DIDO PICKS UP STICKS, LAYS DOWN HER OWN GROOVE

In learning to play the drums, the British singer delves into her music's rhythmic core.

Talking about her new album at a Hollywood rehearsal studio last month, Dido Armstrong used one word more than any other - fourteen times, in fact, over the course of an hour. The word was "emotion." This was a bit surprising, since Dido is pretty much the living picture of musical reserve.

"I pull emotion into these songs," said the English singer-songwriter, whose third studio album, Safe Trip Home, will be released today in the U.S. "Sometimes it's my emotions, sometimes it's something I've picked up. But then it becomes yours when you take it on."

Dido is contemporary pop's most resolute plain Jane, even more firmly undramatic than her American counterpart, Norah Jones. Her two multi-platinum albums and her sampled vocal on Eminem's 2000 hit Stan made her a single-named pop star, but she truly wouldn't cause a stir at the grocery store. She's sensible-ponytail pretty, embodying that pre-feminist term for self-possession, "demureness."

Another word Dido often uses is "insular" - that one describes not her music but herself.

"I will just say things how they are," she said of her songs, which are considered by admiring fellow songwriters to be models of unfussy introspection. "I always want to bring emotion across in a straightforward way. I don't want to get histrionic when I'm singing. For me that's just not interesting; it goes too far down one road."

The delicate strength of Dido's music has made her an unexpected critical favorite. She's the kind of artist who's often dismissed by taste-makers as too bland, yet many find themselves drawn into her songs despite themselves. "It has its own kind of integrity," wrote Barry Walters in Rolling Stone, reviewing 2003's Life For Rent. Similar, somewhat startled praise is now filtering in fo Safe Trip Home.

"She's much maligned as hitting that place on the first album where every twenty-five- to thirty-five-year-old woman owned her record," said Nic Harcourt, the outgoing music director of KCRW, who claims first rights on playing Dido in the U.S. "Then it sort of becomes, 'Oh my God, she's everywhere.' But if you take a listen to the songs, she's just a really good songwriter. At the end of the day, that's what comes through."

LEGACY OF VOCALISTS

Dido is a careful miniaturist in a field in which bold strokes are more rewarded, especially from women. Emerging from England's down-tempo electronic music scene in collaboration with her brother, Rollo Armstrong of the band Faithless, her style stood out in contrast to more picturesque divas like Portishead's Beth Gibbons or Tricky's partner, Martina Topley-Bird.

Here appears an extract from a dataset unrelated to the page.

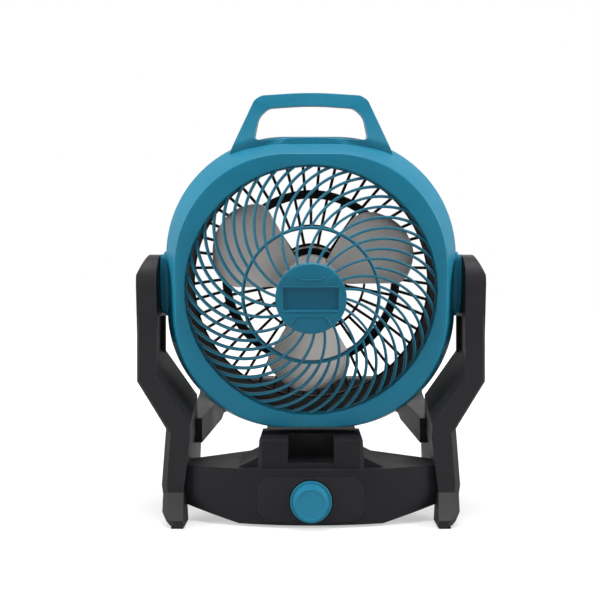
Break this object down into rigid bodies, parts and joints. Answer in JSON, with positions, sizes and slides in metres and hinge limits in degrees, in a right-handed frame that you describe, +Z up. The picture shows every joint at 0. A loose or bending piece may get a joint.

But she was also upholding the legacy of reserved feminine voices that extends throughout European pop from Françoise Hardy to early Marianne Faithfull to Linda Thompson to Sade, Tracey Thorn and Beth Orton.

"She's one of the most naturally gifted singers I've witnessed," said Jon Brion, who produced much of Safe Trip Home, in a phone interview. "Her sense of time, her sense of musicality is huge. Partly because she's had success, and partly because the pure electronic quality of her earlier records, and the subtlety of this kind of singing, I don't think people realize how deeply musical and flowing it is - and how it influences the musicians around her."

Enlisting Brion on Safe Trip Home brought the kind of drama Dido welcomes. As a producer, the Los Angeles-based Brion is best known for spinning gold from unruly souls like Kanye West, Rufus Wainwright and Fiona Apple. He and Dido first connected as writing partners, but a studio collaboration soon evolved.

"I was actually a fan of her writing," Brion said. "With a lot of people who are making things, you feel like it's running through a borrowed filter. It's their idea of what it means to be an artist. Whereas, there's a point in which you realize somebody's intelligent and self-aware enough to take the time to run things through their filter. That's the attraction for me."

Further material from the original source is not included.